This was the fifteenth case of lawless killing for the alleged offence of ‘sacrilege’ in Punjab since the Bargari incidents of 2015. Of these, five killings have been connected to the notorious Bargari Kand alone. Crucially, even where cases have been registered and judicial proceedings are ongoing, the bloodlust is not slaked. In June 2019, for instance, Mohinder Pal Bittu, the prime accused in the Bargari case, was beaten to death with iron rods in Nabha Jail by inmates Maninder Singh and Gursewak Singh, both serving life terms for murder.

The killings reflect the tip of the iceberg of the religious ferment over ‘sacrilege’, as Punjab has consistently topped the country in the number of sacrilege cases recorded over the past years. Data from the National Crime Records Bureau indicates that, between 2018 and 2022 (the last year for which numbers are available), Punjab has consistently led the country in the number of cases under Sections 295 to 297 of the Indian Penal Code, which relate to the malicious and deliberate intention to hurt the religious sentiments of others.

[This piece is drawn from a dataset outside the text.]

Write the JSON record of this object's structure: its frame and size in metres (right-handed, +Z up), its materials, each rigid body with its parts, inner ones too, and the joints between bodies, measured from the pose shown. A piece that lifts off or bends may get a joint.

Thus, in 2018, Punjab’s sacrilege crime rate (number of cases divided by population in lakhs) was 0.7, while in other states across the country this ranged between 0.1 and 0.4. The figure for Punjab was 0.6 in 2019, 0.5 in 2020, 0.6 in 2021 and 0.7 in 2022. The all-India sacrilege crime rate was 0.1 in 2022. Incidents of sacrilege have been consistently exploited by political parties and by politico-religious authorities in Punjab, with persistent efforts to justify the violent response to any such allegation, and a cyclical effort to fan the flames in the proximity of elections. In the latest case at Bandala, the Jathedar of the Akal Takht, the highest temporal seat of the Sikhs, sought to justify the incidents on the grounds that people were ‘forced to seek justice on their own’ when the state ‘fails miserably in performing its duty.’

In this, and in the complex efforts to harden the Sikh identity, ‘religious’ leaders are taking the devout further and further away from a faith that seeks learning, enlightenment and truth, to one that seeks to subordinate unthinking believers to an established and authoritarian politico-religious priesthood, which can be exploited for partisan political ends, or for sheer profit. The Sikh faith —as, indeed, is the present trend within the Hindutva fold—is drowning under ritualism and the oppression of new priesthoods that have come to control the faith. There is a continuous effort to Abrahamise Sikhism (and Hinduism), particularly in patterns that are beginning to resemble the vicious Islamist fanaticism that constantly cries for blood in neighbouring Pakistan, forever proclaiming that the faith is in danger.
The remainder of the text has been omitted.